Will future Computers Run on Human Brain Cells? - ATLANTIS RISING THE RESEARCH REPORT (original) (raw)
A “biocomputer” powered by human brain cells could be developed within our lifetime, according to researchers who expect such technology to exponentially expand the capabilities of modern computing and create novel fields of study.
A team from Johns Hopkins University has outlines their plan for “organoid intelligence” in the journal Frontiers in Science.
“Computing and artificial intelligence have been driving the technology revolution, but they are reaching a ceiling,” said Thomas Hartung, professor of environmental health who is spearheading the work.
“Biocomputing is an enormous effort of compacting computational power and increasing its efficiency to push past our current technological limits.”
For nearly two decades scientists have used tiny organoids, lab-grown tissue resembling fully grown organs, to experiment on kidneys, lungs, and other organs without resorting to human or animal testing. More recently Hartung and colleagues at Johns Hopkins have been working with brain organoids, orbs the size of a pen dot with neurons and other features that promise to sustain basic functions like learning and remembering.
“This opens up research on how the human brain works,” Hartung said. “Because you can start manipulating the system, doing things you cannot ethically do with human brains.”
Hartung began to grow and assemble brain cells into functional organoids in 2012 using cells from human skin samples reprogrammed into an embryonic stem cell-like state. Each organoid contains about 50,000 cells, about the size of a fruit fly’s nervous system. He now envisions building a futuristic computer with such brain organoids.
Computers that run on this “biological hardware” could in the next decade begin to alleviate energy-consumption demands of supercomputing that are becoming increasingly unsustainable, Hartung said. Even though computers process calculations involving numbers and data faster than humans, brains are much smarter in making complex logical decisions, like telling a dog from a cat.
To assess the ethical implications of working with organoid intelligence, a diverse consortium of scientists, bioethicists, and members of the public have been embedded within the team.

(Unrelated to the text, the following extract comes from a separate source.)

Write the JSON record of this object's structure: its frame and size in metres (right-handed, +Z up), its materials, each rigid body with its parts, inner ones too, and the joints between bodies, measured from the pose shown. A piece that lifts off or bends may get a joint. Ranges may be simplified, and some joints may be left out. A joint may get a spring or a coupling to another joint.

But what if the mind is something more than physical brain cells? In the past, when conventional medicine has been confronted with evidence of mind beyond the physical body, the evidence has often been explained away.

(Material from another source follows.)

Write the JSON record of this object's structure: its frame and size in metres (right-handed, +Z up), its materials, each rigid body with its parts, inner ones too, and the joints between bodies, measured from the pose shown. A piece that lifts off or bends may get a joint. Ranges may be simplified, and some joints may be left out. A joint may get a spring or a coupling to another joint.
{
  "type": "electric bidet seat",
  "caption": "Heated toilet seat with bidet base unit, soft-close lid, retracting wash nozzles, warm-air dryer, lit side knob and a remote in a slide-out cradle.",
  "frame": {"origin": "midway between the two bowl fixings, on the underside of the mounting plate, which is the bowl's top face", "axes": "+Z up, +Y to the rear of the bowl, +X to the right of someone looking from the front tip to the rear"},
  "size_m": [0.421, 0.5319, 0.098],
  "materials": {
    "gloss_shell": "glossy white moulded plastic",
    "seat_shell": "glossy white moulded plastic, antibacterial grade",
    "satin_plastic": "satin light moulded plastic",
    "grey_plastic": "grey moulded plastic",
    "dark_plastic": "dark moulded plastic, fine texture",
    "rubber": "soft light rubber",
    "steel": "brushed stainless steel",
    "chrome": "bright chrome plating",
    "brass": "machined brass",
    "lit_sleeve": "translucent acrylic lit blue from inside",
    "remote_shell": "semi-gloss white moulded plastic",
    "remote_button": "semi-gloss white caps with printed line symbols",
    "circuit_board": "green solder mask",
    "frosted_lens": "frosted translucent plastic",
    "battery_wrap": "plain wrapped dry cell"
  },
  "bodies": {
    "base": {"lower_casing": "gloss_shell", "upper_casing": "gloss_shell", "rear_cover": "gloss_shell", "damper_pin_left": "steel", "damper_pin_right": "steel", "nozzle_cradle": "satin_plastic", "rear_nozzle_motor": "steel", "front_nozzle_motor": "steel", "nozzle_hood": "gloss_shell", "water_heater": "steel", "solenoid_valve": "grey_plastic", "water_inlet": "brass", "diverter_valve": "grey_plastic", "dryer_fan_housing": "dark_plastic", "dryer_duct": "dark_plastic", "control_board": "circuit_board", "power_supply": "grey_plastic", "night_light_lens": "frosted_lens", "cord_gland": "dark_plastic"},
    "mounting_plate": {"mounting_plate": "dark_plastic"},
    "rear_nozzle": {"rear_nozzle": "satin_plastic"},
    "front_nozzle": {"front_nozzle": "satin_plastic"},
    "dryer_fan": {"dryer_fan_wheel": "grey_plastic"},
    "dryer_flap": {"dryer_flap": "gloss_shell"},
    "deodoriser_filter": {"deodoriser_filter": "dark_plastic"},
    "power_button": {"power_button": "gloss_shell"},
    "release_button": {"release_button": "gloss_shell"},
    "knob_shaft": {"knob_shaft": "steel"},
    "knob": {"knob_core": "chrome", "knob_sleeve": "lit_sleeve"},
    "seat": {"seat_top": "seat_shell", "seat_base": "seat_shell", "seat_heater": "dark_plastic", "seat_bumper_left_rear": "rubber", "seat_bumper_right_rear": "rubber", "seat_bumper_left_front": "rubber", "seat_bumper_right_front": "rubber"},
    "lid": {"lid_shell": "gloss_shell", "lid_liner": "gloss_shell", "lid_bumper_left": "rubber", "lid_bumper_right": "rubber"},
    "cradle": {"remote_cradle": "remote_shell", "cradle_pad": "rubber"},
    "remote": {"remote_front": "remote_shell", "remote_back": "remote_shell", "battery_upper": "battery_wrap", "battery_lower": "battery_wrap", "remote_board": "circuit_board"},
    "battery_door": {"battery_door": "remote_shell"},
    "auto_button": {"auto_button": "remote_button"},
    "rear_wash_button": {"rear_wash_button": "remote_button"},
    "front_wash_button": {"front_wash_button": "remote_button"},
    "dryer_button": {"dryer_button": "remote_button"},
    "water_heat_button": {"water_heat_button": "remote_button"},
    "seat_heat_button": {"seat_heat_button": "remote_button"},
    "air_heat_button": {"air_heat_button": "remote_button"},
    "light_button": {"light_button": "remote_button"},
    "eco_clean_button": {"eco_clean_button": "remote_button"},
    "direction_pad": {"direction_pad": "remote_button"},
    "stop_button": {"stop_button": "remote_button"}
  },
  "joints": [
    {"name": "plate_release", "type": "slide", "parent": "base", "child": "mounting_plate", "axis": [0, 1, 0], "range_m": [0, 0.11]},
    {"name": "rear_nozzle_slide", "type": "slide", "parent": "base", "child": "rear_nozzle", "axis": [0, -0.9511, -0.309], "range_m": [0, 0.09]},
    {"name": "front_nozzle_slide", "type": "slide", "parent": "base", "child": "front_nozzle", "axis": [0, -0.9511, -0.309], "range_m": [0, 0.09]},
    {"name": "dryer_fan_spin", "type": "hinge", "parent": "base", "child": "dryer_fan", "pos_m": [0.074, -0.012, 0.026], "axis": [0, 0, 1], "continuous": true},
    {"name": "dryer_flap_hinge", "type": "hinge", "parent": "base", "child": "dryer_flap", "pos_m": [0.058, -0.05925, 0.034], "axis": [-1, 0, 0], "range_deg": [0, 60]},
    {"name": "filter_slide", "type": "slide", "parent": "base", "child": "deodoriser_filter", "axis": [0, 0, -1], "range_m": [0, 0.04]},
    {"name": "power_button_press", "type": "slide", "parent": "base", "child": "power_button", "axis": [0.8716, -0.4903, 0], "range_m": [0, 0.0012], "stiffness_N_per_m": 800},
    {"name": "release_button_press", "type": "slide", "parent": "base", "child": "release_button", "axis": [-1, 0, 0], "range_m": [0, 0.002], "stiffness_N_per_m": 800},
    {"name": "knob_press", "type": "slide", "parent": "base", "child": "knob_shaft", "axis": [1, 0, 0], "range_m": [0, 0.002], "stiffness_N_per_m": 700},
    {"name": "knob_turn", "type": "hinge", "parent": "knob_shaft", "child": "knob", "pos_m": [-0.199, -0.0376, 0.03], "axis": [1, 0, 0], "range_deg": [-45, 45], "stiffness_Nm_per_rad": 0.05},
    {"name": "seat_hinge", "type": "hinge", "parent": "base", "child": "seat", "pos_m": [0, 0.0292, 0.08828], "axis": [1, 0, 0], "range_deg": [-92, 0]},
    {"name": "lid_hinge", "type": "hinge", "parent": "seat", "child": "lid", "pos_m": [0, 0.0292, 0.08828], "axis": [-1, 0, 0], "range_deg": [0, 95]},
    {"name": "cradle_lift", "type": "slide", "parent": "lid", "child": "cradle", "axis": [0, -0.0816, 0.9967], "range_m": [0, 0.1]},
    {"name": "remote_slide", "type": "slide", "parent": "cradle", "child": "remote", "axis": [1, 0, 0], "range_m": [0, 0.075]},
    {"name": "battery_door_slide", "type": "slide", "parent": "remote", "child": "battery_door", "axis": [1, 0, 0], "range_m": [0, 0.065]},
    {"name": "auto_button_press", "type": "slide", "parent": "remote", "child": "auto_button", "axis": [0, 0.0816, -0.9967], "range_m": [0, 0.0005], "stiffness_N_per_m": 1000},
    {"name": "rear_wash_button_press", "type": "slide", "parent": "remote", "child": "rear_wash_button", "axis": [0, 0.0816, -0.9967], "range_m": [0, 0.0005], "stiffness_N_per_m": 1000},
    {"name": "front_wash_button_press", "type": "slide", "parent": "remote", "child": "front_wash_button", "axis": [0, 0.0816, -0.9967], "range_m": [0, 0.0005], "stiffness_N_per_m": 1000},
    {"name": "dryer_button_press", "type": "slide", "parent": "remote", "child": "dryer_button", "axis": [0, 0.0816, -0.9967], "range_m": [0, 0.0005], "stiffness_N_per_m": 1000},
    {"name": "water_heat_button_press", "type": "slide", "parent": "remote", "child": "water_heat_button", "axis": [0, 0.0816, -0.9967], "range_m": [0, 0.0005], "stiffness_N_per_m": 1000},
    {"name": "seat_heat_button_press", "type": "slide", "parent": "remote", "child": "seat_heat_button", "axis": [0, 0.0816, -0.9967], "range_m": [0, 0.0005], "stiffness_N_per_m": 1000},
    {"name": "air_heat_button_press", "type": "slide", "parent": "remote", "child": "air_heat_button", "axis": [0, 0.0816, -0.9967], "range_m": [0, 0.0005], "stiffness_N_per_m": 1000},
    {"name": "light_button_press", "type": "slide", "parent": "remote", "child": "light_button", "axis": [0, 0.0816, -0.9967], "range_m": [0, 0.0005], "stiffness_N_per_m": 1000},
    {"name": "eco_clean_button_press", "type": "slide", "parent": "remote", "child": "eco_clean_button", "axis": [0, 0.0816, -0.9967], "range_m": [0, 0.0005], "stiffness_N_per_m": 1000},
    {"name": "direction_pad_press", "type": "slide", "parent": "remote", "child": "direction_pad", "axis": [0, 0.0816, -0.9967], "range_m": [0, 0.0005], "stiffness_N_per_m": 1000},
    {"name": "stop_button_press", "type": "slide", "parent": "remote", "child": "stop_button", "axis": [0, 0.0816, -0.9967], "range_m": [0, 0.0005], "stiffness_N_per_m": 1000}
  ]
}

A study of terminally ill patients at George Washington University observed that immediately before death the brains of the dying showed a spike in electrical activity which some were quick to point out was real physiological evidence supporting the reality of the so-called near death experience (NDE). NDEs are often reported by those who return to life after being declared clinically dead. They speak of being out of their bodies and being drawn into a welcoming light. They also often recall observing activities in their death chamber from some vantage point beyond their physical bodies. Mainstream science has dismissed the reports as nothing more than hallucinations brought on by the chemistry of the dying brain. The GWU study showed that despite the approach of death, the brain demonstrates a remarkable level of activity, not the simple fadeout that one might expect.
Published in the Journal of Palliative Medicine, the study says that at first the increased activity was thought to be from cell phones or other electrical devices in the room, but after the removal of such devices, the effect continued, and it did so in all cases. Lead study author, Lakhmir Chawla, reports that the researchers found the effect odd but theorized that the spike was caused by discharges from neurons in the brain as they lose oxygen.
The evidence which remains the most compelling though, is the memory of those who have come back to tell the tale.